By early September, intelligence experts in Congress were clamouring for a so-called National Intelligence Estimate, a full rundown of everything known about Iraq's weapons programmes. Usually NIEs take months to produce, but George Tenet, the CIA director, came up with a 100-page document in just three weeks.
The man he picked to write it, the weapons expert Robert Walpole, had a track record of going back over old intelligence assessments and reworking them in accordance with the wishes of a specific political interest group. In 1998, he had come up with an estimate of the missile capabilities of various rogue states that managed to sound considerably more alarming than a previous CIA estimate issued three years earlier. On that occasion, he was acting at the behest of a congressional commission anxious to make the case for a missile defence system; the commission chairman was none other than Donald Rumsfeld, now Secretary of Defence and a key architect of the Iraq war.

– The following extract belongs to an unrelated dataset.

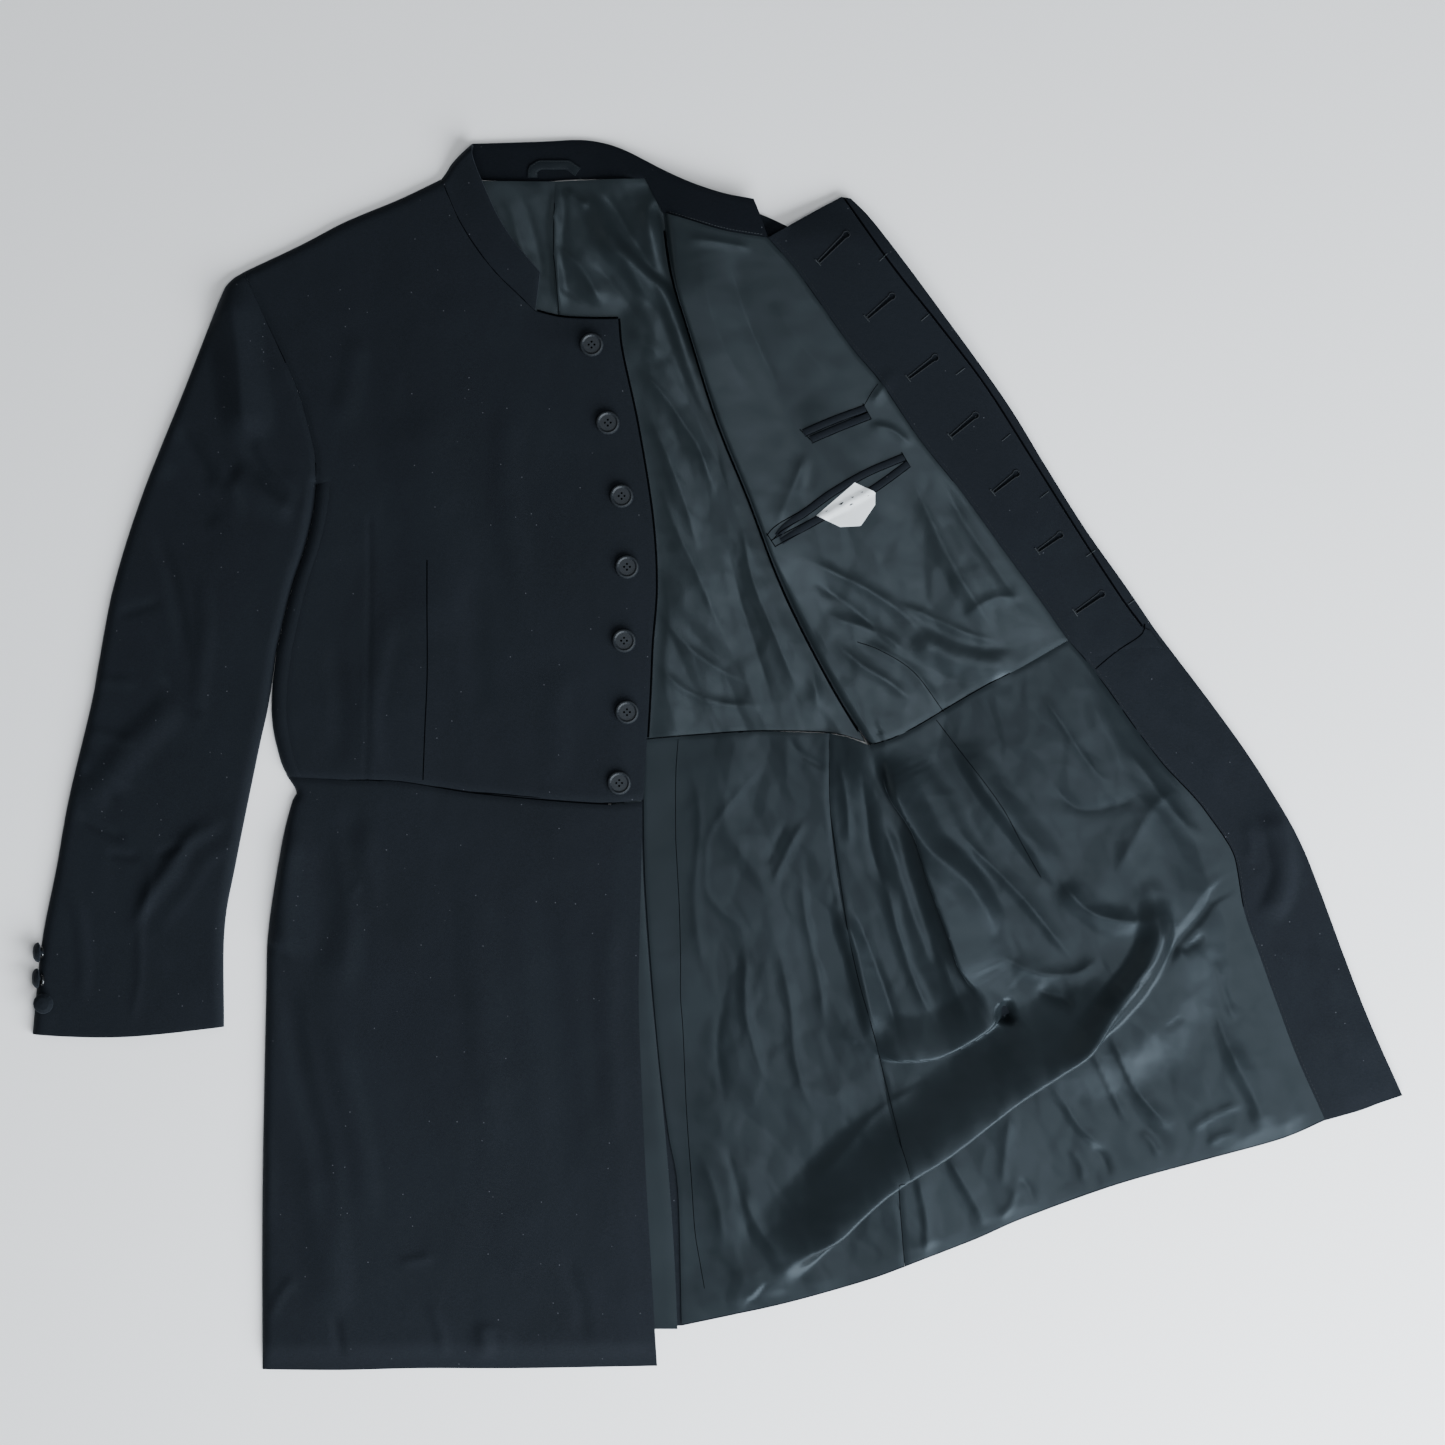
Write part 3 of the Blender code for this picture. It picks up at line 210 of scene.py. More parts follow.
# Middles of the small tacks across the fly edge, one beside each buttonhole
EDGE_TACKS = [(138.8, 415), (173.8, 365), (203, 320), (241, 265), (273, 217.5), (312, 169),
              (347, 129)]
POCKET_LIPS = {
    "upper_pocket_lip_top": [(72.5, 268.8), (98, 279.7), (124, 289.3)],
    "upper_pocket_lip_bottom": [(78.3, 263.2), (103, 273.7), (127.3, 283.3)],
    "lower_pocket_lip_top": [(50.8, 183), (58.3, 191.7), (76.3, 204.5), (97, 219.6), (123.8, 235),
                             (145.8, 244.6), (156.3, 248.8)],
    "lower_pocket_lip_bottom": [(53.8, 178.3), (74.6, 191.3), (105.4, 208.3), (129.6, 221.5),
                                (152.1, 237.5), (159.6, 243.3)],
}
# The strip's lower end, and where the facing passes from the left front to its skirt
FLY_END = [357,110, 354,101, 334,87.5, 315.5,72.5]
FACING_BLEND = [200,57, 293,96.5, 328,106.5, 366,105, 460,105]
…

Mr Walpole's NIE on Iraq threw together all the elements that have now been discredited - Niger, the alumin- ium tubes, and so on. It also gave the misleading impression that intelligence analysts were in broad agreement about the Iraqi threat, relegating most of the doubts and misgivings to footnotes and appendices.
By the time parts of the NIE were made public, even those few qualifications were excised. When President Bush's speechwriters got to work - starting with the address to Congress on 7 October that led to a resolution authorising the use of force against Iraq - the language became even stronger.
Mr Tenet fact-checked the 7 October speech, and seems to have played a major role in every subsequent policy address, including Colin Powell's powerful presentation to the United Nations Security Council on 5 February. Of that pivotal speech, Mr McGovern says in the film: "It was a masterful performance, but none of it was true."